The question then is: can there be a dimension of human experience beyond what we now experience as our ego-based immanence? Such a transcendence, given that our sense of ego is "what we are", may appear from inside our paradigm as a kind of death, because, in a sense, the ego would be asking of itself to "dissolve the walls" holding itself as separate within its abstract distinctiveness. But conversely the act of transcendence would come by way of a search for a greater wholeness. The kiss of death is the kiss of love. But this is an illusory way of thinking, because the dissolution would only be of an abstract exterior and a repressed interior. It would come by way of a reintegration of the repressed, separated, confined stages of its own interior growth and development. Its reconstituting wholeness would not only be a seeking for something "beyond", but also a search for something "within" — a "regressive" de-repression of its own interior separations., that which was cut-off and exiled through the stages of growth and development. This would a transcendence occurring from within the experienced ego-immanence, a kind of "regression in the service of transcendence."  In other words, ultimately, the "transcendence of the ego" comes via a progressive reintegration of the dynamic ground itself, in all its hierarchical forms, "filled" and developed through the series of growth-transcendences of human individuation.
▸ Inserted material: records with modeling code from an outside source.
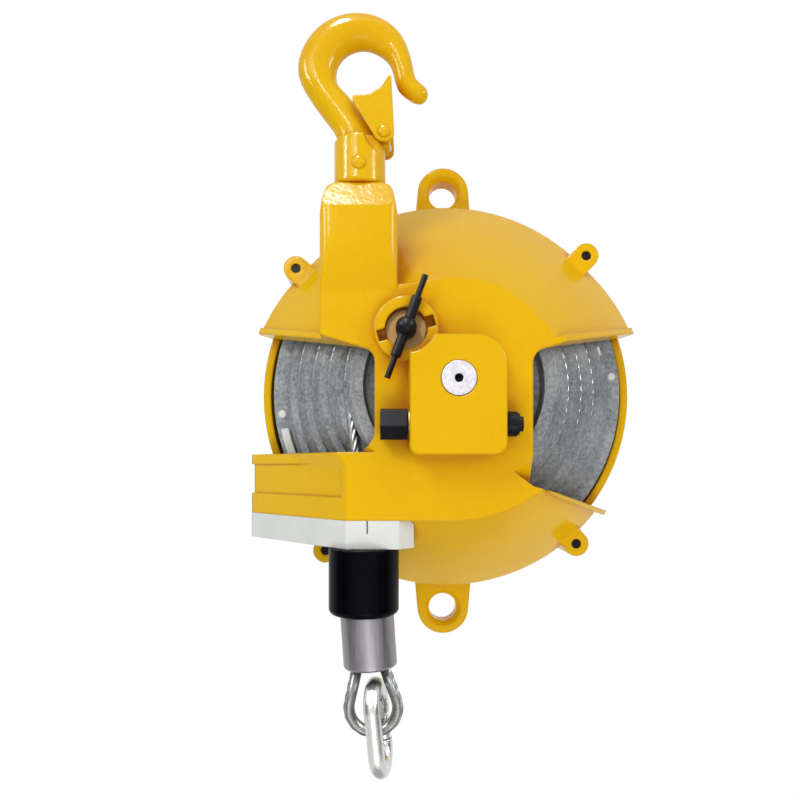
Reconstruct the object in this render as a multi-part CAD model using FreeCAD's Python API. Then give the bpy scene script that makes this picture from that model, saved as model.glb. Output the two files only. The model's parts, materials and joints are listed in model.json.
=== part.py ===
"""Spring tool balancer: a rope drum held up by a mainspring, in a two-piece cast casing.

Millimetres. The working frame has its origin on the drum's axis at the casings' parting face:
X to the right, Y to the rear along the drum's axis, Z up. Each finished piece is then moved so
that the row's origin is the middle of the suspension hook's bowl.
"""
import os
from math import asin, atan2, ceil, cos, degrees, hypot, pi, radians, sin, sqrt, tan

import FreeCAD, Part
from FreeCAD import Matrix, Placement, Rotation, Vector

# ---------------------------------------------------------------- driving dimensions
# running clearances
shaft_play = 0.05        # radial, shaft in its bearings and bushes
seat_play = 0.02         # radial, pieces fixed to each other
gap = 0.3                # between faces of pieces that move past each other

# load line
rope_diameter = 4.8
load_x = -42.2           # the rope's way down, from the drum's axis
load_y = -50.0
swivel_x = -44.0         # the hook's swivel

# drum and rope
rope_start_radius = 49.6     # rope centre where it leaves the drum, fully wound
rope_start_y = -48.0
rope_radial_pitch = 8.7      # the drum grows by this much at each turn
rope_axial_pitch = 9.6
wound_turns = 3.45
groove_play = 0.3
crest_height = 1.2           # land in front of each groove, above the rope's centre
drum_wall = 4.0
drum_front_y = -53.5
flange_radius = 92.0
flange_front_y = -8.0
flange_thickness = 4.0
shoulder_radius = 84.0
drum_hub_radius = 26.0
drum_web_y = -46.0
drum_web_thickness = 8.0
rim_band_radius = 42.5       # inside of the drum's front rim
lock_holes = 8
rivet_ring_radius = 88.0
rivet_count = 6
rivet_radius = 2.4

# spring case and mainspring
case_radius = 82.0
case_wall = 2.5
case_back_y = 44.0
case_back_thickness = 3.0
spring_strip = 1.6
spring_turns = 8
spring_width = 38.0
arbor_radius = 14.0

# bearings 6203
bearing_bore = 17.0
bearing_outer = 40.0
bearing_width = 12.0
ball_count = 7
ball_radius = 3.37
front_bearing_y = -50.0
rear_bearing_y = 46.5

# front casing
wall = 4.0
casing_depth = 61.0          # parting face to the flat front
rim_radius = 101.8
rim_lip = 3.0
front_radius = 48.0          # the flat front's radius
flank_crown = 1.0
lower_front_radius = 62.5    # the flat front reaches further out below
band_top_z = -31.4           # lower band and rope duct, top and bottom
band_bottom_z = -62.8
duct_front_x = -50.0
duct_end_x = -105.4
bridge_left = -36.8          # inner edges of the two windows
bridge_right = 35.4
window_top_z = 16.0          # upper edges, at window_ref_x from the axis
window_ref_x = 41.0
window_top_slope = 0.293
window_low_z = -47.5         # right window's lower edge, at window_low_x
window_low_x = 37.5
window_low_slope = -0.294
lip_height = 4.5
lip_width = 3.5
visor_shift = 6.4            # the flank swells towards the lips by moving this far out and down
band_right = 3.0             # the lower band is straight as far as here
brow_outline = [(-4.0, 47.8), (-35.7, 43.7), (-54.0, 39.0), (-60.0, 33.0), (-60.0, 10.0),
                (-30.0, 10.0)]   # the flat front's shelf between the boss and the left window

# rear casing
rear_radius = 99.0
rear_depth = 70.0
rear_back_radius = 72.0
rear_side_y = 46.0
eye_z = 119.0
eye_y = 28.0
eye_hole_radius = 8.0
eye_end_radius = 14.5
eye_thickness = 15.0
eye_base = 34.0

# ears and their screws
ear_angles = (45.0, 140.0, 232.0, 311.0)
ear_bolt_radius = 104.5
ear_width = 13.0
ear_depth = 10.0
screw_radius = 2.5
screw_head_radius = 4.25
screw_head_height = 5.0

# gearbox
box_left = -21.0
box_right = 20.7
box_top = 18.9
box_bottom = -32.7
box_depth = 79.0             # parting face to the gearbox's front
gear_module = 1.25
wheel_teeth = 22
wheel_width = 10.0
worm_pitch_radius = 5.5
gear_y = -69.3
backlash = 0.2
worm_thread_length = 23.0
hex_flats = 13.0
hex_length = 12.0
hex_start_x = -22.0
stub_radius = 3.4
stub_end_x = 29.0
journal_radius = 4.5
shaft_end_radius = 7.5
cover_thickness = 3.0

# drum lock
lock_x = -22.5
lock_z = 23.9
lock_face_y = -67.0
lock_pad_radius = 14.5
pocket_radius = 9.5
pocket_floor_y = -61.0
lock_slot_angle = 16.0
lock_slot_half = 13.2
lock_slot_width = 5.2
lock_boss_radius = 8.0
pin_radius = 3.5
pin_tip_y = -46.6
pin_travel = 6.5
handle_angle = 69.5
handle_half = 24.3
handle_rod_radius = 1.35
handle_sleeve_radius = 2.3
handle_sleeve_half = 14.0
handle_head_radius = 4.3

# hanger and hook
hanger_left = -61.8
hanger_right = -26.3
hanger_front_y = -65.0
hanger_back_y = -33.0
hanger_swell_z = (42.0, 66.0)    # the boss swells from the flat front between these heights
hanger_crease_z = 79.5           # its top slopes back above here
hanger_slope = 5.5
hanger_shoulder_z = 77.0
hanger_shoulder_inset = 3.2
hanger_edge_radius = 4.5
hanger_top_z = 92.0
stud_radius = 6.5
stud_head_radius = 10.0
stud_head_height = 6.0
barrel_radius = 12.0
barrel_height = 22.0
bowl_z = 145.5
bowl_radius = 12.87
latch_pivot_x = -32.6
latch_pivot_z = 115.2
latch_sheet = 1.5
latch_inside = 16.8

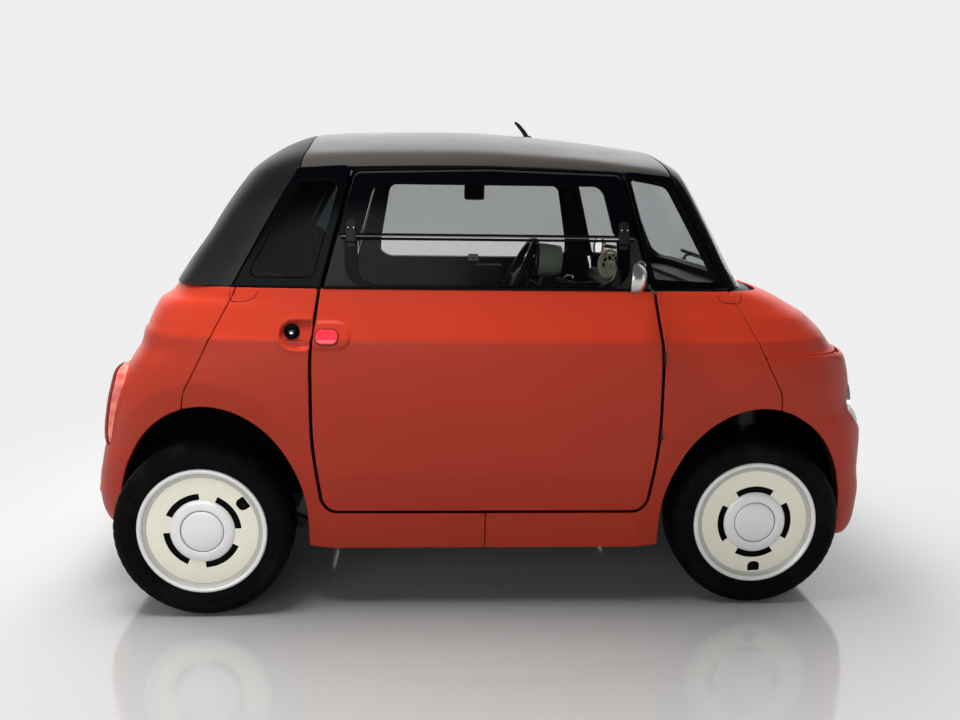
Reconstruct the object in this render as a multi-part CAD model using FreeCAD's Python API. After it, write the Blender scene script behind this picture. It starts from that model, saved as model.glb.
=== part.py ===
import FreeCAD, Part
import math, os
from FreeCAD import Vector as V

os.makedirs("parts", exist_ok=True)

# ---------------------------------------------------------------- driving dimensions (mm)
# Frame: +X forward, +Y to the car's left, +Z up. Origin on the ground at mid-wheelbase.
WHEELBASE = 1728.0
TYRE_R = 272.0            # loaded radius of a 155/65 R14 tyre
TYRE_W = 155.0
RIM_R = 178.0             # bead seat of a 14 inch rim
TRACK_F = 1095.0
TRACK_R = 1225.0
KING_Y = 500.0            # steering axis, each side
HALF_LEN = 1270.0
T_LOW = 45.0              # lower wall and door thickness
T_UP = 28.0               # pillar and window frame thickness
GLASS_T = 5.0
GAP = 14.0                # gap round a door
HINGE_X = 527.0
HINGE_Y = 700.0
HINGE_Z = (575.0, 812.0)
NF, NR = 6.5, 5.5         # plan roundness of the nose and of the tail
NG = 7.0                  # plan roundness of the upper cabin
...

The sense of individual existential experience, in this scenario, would potentially evolve toward a new sense of subjectivity — as the dynamic ground itself, enriched and embodied, and without losing the sense of individuality. In other words, individuality, formerly experienced as ego-self, would not be lost, but rather integrated and transcended within a higher synthesis, the fullness and depth of a more universal being. In the same way that earlier transcendences did not mean mere negation of transcended stages, but rather their repressed separation "held within" a higher stage, so there would be a "return of the repressed" in a liberating movement of de-alienation. The dynamic ground itself becomes our liberated playground.

The power of the dynamic ground already permeates and potentializes everything we are, everything we experience. Its energies overflow and connect, becoming the things of our world, including our consciousness of this world. It transcends into its own dimensional structures, manifesting as space, time, matter, life, and the space-time of lived consciousness. Each moment appears and vanishes and reappears in transcending quantums of time. We are all bathed in the "water of life." A cascade of vibrational waves and pulsations contour and fill experience. As vibrations interface in consciousness, there appear qualities and attributes, things and their adjuncts, dancing like jewels — things mesmerizing, disturbing, desirous, repulsive, neutral.... Our emergence, embodiment, embeddedness, and various transcendences disclose our being and that which gives rise to our being. Our pre-ego world gives a taste of our post-ego world — embodiment individualized into spirit, dancing on the dynamic ground itself, and we ourselves, are that dance.